J’ai passé un peu plus d’un an en tant qu’étudiant à F.L.A. C’est là qu’un jour Christophe, le coordinateur de l’insertion professionnelle, m’a parlé des Enfants du Canal* et m’a dit qu’ils offraient des emplois. J’ai été intéressé. Christophe a envoyé mon CV. Et l’association m’a embauché.
Aujourd’hui je suis salarié. Initialement, je pensais que les Enfants du Canal s’occupaient des réfugiés ; mais, quand j’ai commencé à travailler, j’ai rencontré ces personnes que je voyais tous les jours dans la rue. Leur condition m’a profondément touché, leurs expériences douloureuses… Beaucoup étaient malades et avaient besoin d’aide. Ils parlaient de problèmes réels…
Les personnes qui lisent des livres parlent souvent beaucoup de politique. Moi, je ne connais pas grand chose à la politique, à part le nom de Marine Le Pen. Mais je me dis qu’il pourrait arriver qu’un jour ces personnes « chics » se retrouvent elles aussi dans la rue, avec leur livre posé à côté d’elles.

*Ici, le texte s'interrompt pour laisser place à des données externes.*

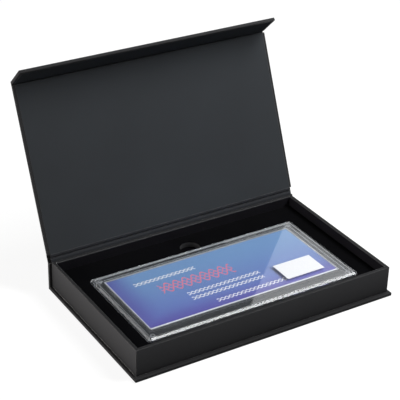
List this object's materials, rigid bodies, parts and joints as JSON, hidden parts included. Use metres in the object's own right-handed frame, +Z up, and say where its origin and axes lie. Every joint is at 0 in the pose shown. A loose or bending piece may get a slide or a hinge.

Ce n’est ni une question de gauche ni de droite mais j’aimerais tellement que quelqu’un puisse enfin influencer nos pensées, notre mentalité et notre regard sur les choses dans le bon sens. Je voudrais qu’il y ait enfin quelqu’un qui pense à toutes ces personnes qui vivent dans la rue. Pour que ça n’existe plus. La vie est trop belle pour être gâchée par la pauvreté et la rue. »
Musa
Musa est un travailleur pair de l’association qui réalise des maraudes chaque jour. Il témoignage de son expérience en France.